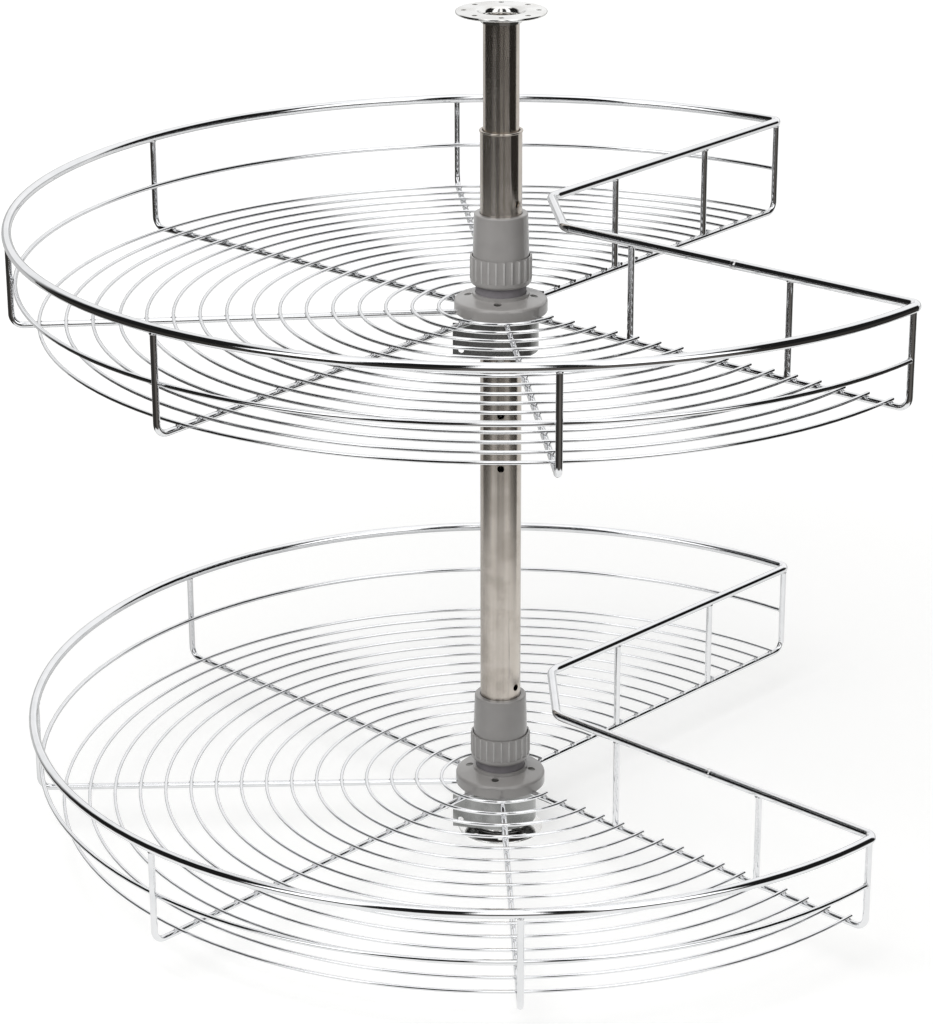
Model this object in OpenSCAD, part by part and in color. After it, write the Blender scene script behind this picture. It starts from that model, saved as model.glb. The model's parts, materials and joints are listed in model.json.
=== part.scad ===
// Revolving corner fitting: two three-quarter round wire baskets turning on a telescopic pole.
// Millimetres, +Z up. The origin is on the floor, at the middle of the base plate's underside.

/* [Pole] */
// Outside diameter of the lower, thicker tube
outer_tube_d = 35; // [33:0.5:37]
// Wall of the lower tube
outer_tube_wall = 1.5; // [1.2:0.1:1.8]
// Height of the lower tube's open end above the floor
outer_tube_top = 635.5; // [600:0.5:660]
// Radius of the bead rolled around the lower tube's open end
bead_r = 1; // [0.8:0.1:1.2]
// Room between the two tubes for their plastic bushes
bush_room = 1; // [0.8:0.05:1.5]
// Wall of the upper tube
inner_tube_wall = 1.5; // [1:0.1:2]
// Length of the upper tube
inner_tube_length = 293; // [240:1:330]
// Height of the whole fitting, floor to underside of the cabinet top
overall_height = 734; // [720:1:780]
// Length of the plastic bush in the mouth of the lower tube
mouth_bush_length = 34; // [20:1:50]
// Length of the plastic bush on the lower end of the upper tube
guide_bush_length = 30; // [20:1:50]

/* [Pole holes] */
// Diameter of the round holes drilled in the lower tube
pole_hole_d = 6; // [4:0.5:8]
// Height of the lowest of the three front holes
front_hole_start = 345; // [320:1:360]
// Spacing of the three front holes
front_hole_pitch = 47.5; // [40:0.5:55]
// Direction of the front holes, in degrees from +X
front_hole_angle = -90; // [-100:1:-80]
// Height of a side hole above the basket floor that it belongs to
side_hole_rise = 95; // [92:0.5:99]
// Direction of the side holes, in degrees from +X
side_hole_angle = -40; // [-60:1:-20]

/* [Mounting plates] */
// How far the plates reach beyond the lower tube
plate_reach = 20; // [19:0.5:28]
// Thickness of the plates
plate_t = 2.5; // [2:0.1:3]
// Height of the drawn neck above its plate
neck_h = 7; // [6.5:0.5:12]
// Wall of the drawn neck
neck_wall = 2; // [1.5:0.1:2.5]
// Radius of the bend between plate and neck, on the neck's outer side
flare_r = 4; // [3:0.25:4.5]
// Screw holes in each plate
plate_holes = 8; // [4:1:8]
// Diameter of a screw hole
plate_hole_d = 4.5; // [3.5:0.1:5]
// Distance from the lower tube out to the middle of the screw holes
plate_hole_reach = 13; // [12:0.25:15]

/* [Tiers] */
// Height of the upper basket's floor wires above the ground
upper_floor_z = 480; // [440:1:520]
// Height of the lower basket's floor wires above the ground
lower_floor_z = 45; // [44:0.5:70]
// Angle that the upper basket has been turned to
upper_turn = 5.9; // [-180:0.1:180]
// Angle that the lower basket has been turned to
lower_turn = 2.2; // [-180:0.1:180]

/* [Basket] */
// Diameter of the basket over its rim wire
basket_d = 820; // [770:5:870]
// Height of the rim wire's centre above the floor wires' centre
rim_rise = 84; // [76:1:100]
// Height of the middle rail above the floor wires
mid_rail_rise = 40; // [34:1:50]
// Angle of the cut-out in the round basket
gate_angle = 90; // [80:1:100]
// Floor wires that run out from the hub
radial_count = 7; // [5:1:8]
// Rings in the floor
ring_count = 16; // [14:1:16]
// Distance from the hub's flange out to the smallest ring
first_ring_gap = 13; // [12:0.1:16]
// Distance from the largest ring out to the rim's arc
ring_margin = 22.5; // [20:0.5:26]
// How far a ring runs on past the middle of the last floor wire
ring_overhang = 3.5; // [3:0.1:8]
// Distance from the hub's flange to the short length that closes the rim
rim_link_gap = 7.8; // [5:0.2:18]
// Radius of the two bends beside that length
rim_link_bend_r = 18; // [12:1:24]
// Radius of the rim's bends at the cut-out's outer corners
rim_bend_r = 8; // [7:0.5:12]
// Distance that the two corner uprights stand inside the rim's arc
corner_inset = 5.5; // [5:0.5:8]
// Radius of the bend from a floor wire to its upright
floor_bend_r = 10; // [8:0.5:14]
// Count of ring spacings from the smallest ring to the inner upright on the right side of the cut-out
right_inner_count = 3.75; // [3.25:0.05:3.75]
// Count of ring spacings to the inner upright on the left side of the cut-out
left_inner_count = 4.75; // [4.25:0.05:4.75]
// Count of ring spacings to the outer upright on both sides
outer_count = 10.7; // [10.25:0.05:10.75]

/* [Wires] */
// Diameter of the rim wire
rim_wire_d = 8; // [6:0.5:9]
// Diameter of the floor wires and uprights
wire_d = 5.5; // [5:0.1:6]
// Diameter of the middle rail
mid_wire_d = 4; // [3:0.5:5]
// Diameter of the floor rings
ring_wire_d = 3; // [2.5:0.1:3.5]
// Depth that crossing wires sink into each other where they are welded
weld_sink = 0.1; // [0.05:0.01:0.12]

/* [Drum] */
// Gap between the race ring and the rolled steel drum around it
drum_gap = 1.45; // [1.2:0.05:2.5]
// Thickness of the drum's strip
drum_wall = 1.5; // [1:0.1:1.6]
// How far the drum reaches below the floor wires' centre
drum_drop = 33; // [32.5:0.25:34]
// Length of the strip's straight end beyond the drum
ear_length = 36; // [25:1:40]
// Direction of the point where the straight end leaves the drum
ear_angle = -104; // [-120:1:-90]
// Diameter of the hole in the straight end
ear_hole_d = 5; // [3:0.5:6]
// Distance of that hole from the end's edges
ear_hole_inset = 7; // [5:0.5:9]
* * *
## Request
Each line of the listing should be echoed back exactly.

## Reply to the exercise
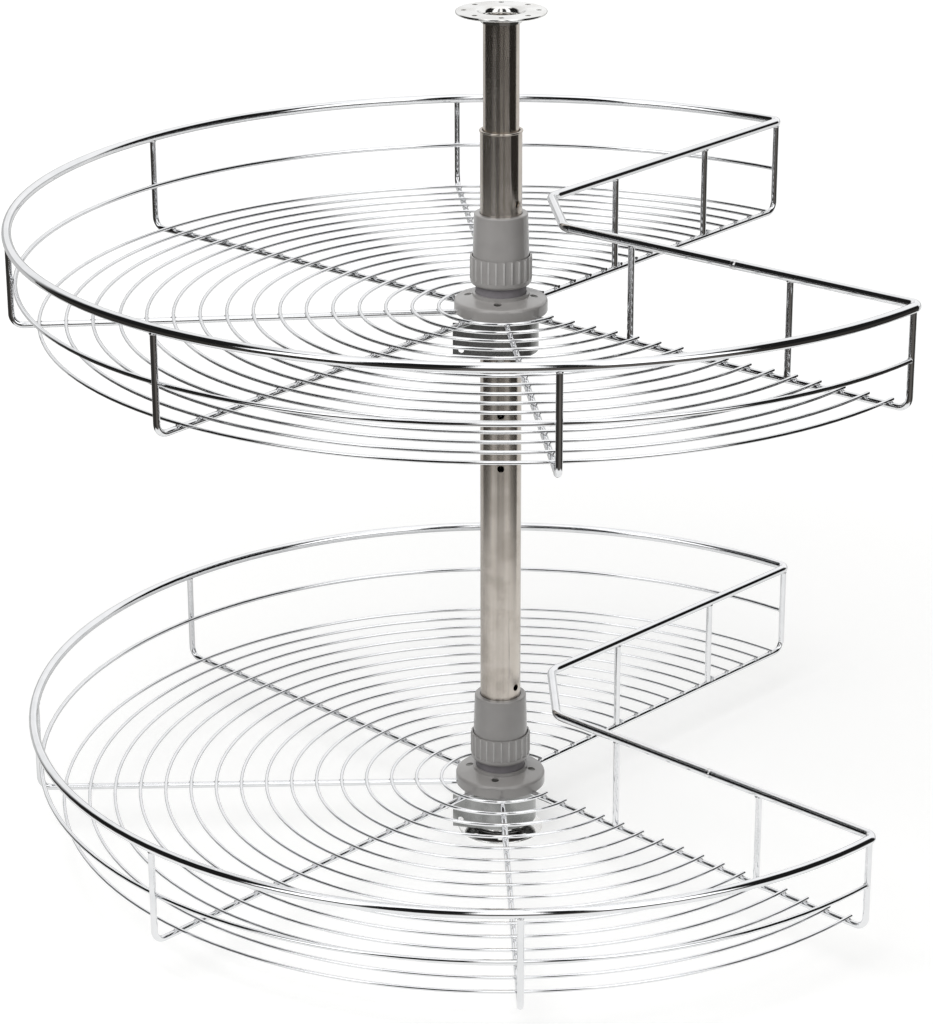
Model this object in OpenSCAD, part by part and in color. After it, write the Blender scene script behind this picture. It starts from that model, saved as model.glb. The model's parts, materials and joints are listed in model.json.
=== part.scad ===
// Revolving corner fitting: two three-quarter round wire baskets turning on a telescopic pole.
// Millimetres, +Z up. The origin is on the floor, at the middle of the base plate's underside.

/* [Pole] */
// Outside diameter of the lower, thicker tube
outer_tube_d = 35; // [33:0.5:37]
// Wall of the lower tube
outer_tube_wall = 1.5; // [1.2:0.1:1.8]
// Height of the lower tube's open end above the floor
outer_tube_top = 635.5; // [600:0.5:660]
// Radius of the bead rolled around the lower tube's open end
bead_r = 1; // [0.8:0.1:1.2]
// Room between the two tubes for their plastic bushes
bush_room = 1; // [0.8:0.05:1.5]
// Wall of the upper tube
inner_tube_wall = 1.5; // [1:0.1:2]
// Length of the upper tube
inner_tube_length = 293; // [240:1:330]
// Height of the whole fitting, floor to underside of the cabinet top
overall_height = 734; // [720:1:780]
// Length of the plastic bush in the mouth of the lower tube
mouth_bush_length = 34; // [20:1:50]
// Length of the plastic bush on the lower end of the upper tube
guide_bush_length = 30; // [20:1:50]

/* [Pole holes] */
// Diameter of the round holes drilled in the lower tube
pole_hole_d = 6; // [4:0.5:8]
// Height of the lowest of the three front holes
front_hole_start = 345; // [320:1:360]
// Spacing of the three front holes
front_hole_pitch = 47.5; // [40:0.5:55]
// Direction of the front holes, in degrees from +X
front_hole_angle = -90; // [-100:1:-80]
// Height of a side hole above the basket floor that it belongs to
side_hole_rise = 95; // [92:0.5:99]
// Direction of the side holes, in degrees from +X
side_hole_angle = -40; // [-60:1:-20]

/* [Mounting plates] */
// How far the plates reach beyond the lower tube
plate_reach = 20; // [19:0.5:28]
// Thickness of the plates
plate_t = 2.5; // [2:0.1:3]
// Height of the drawn neck above its plate
neck_h = 7; // [6.5:0.5:12]
// Wall of the drawn neck
neck_wall = 2; // [1.5:0.1:2.5]
// Radius of the bend between plate and neck, on the neck's outer side
flare_r = 4; // [3:0.25:4.5]
// Screw holes in each plate
plate_holes = 8; // [4:1:8]
// Diameter of a screw hole
plate_hole_d = 4.5; // [3.5:0.1:5]
// Distance from the lower tube out to the middle of the screw holes
plate_hole_reach = 13; // [12:0.25:15]

/* [Tiers] */
// Height of the upper basket's floor wires above the ground
upper_floor_z = 480; // [440:1:520]
// Height of the lower basket's floor wires above the ground
lower_floor_z = 45; // [44:0.5:70]
// Angle that the upper basket has been turned to
upper_turn = 5.9; // [-180:0.1:180]
// Angle that the lower basket has been turned to
lower_turn = 2.2; // [-180:0.1:180]

/* [Basket] */
// Diameter of the basket over its rim wire
basket_d = 820; // [770:5:870]
// Height of the rim wire's centre above the floor wires' centre
rim_rise = 84; // [76:1:100]
// Height of the middle rail above the floor wires
mid_rail_rise = 40; // [34:1:50]
// Angle of the cut-out in the round basket
gate_angle = 90; // [80:1:100]
// Floor wires that run out from the hub
radial_count = 7; // [5:1:8]
// Rings in the floor
ring_count = 16; // [14:1:16]
// Distance from the hub's flange out to the smallest ring
first_ring_gap = 13; // [12:0.1:16]
// Distance from the largest ring out to the rim's arc
ring_margin = 22.5; // [20:0.5:26]
// How far a ring runs on past the middle of the last floor wire
ring_overhang = 3.5; // [3:0.1:8]
// Distance from the hub's flange to the short length that closes the rim
rim_link_gap = 7.8; // [5:0.2:18]
// Radius of the two bends beside that length
rim_link_bend_r = 18; // [12:1:24]
// Radius of the rim's bends at the cut-out's outer corners
rim_bend_r = 8; // [7:0.5:12]
// Distance that the two corner uprights stand inside the rim's arc
corner_inset = 5.5; // [5:0.5:8]
// Radius of the bend from a floor wire to its upright
floor_bend_r = 10; // [8:0.5:14]
// Count of ring spacings from the smallest ring to the inner upright on the right side of the cut-out
right_inner_count = 3.75; // [3.25:0.05:3.75]
// Count of ring spacings to the inner upright on the left side of the cut-out
left_inner_count = 4.75; // [4.25:0.05:4.75]
// Count of ring spacings to the outer upright on both sides
outer_count = 10.7; // [10.25:0.05:10.75]

/* [Wires] */
// Diameter of the rim wire
rim_wire_d = 8; // [6:0.5:9]
// Diameter of the floor wires and uprights
wire_d = 5.5; // [5:0.1:6]
// Diameter of the middle rail
mid_wire_d = 4; // [3:0.5:5]
// Diameter of the floor rings
ring_wire_d = 3; // [2.5:0.1:3.5]
// Depth that crossing wires sink into each other where they are welded
weld_sink = 0.1; // [0.05:0.01:0.12]

/* [Drum] */
// Gap between the race ring and the rolled steel drum around it
drum_gap = 1.45; // [1.2:0.05:2.5]
// Thickness of the drum's strip
drum_wall = 1.5; // [1:0.1:1.6]
// How far the drum reaches below the floor wires' centre
drum_drop = 33; // [32.5:0.25:34]
// Length of the strip's straight end beyond the drum
ear_length = 36; // [25:1:40]
// Direction of the point where the straight end leaves the drum
ear_angle = -104; // [-120:1:-90]
// Diameter of the hole in the straight end
ear_hole_d = 5; // [3:0.5:6]
// Distance of that hole from the end's edges
ear_hole_inset = 7; // [5:0.5:9]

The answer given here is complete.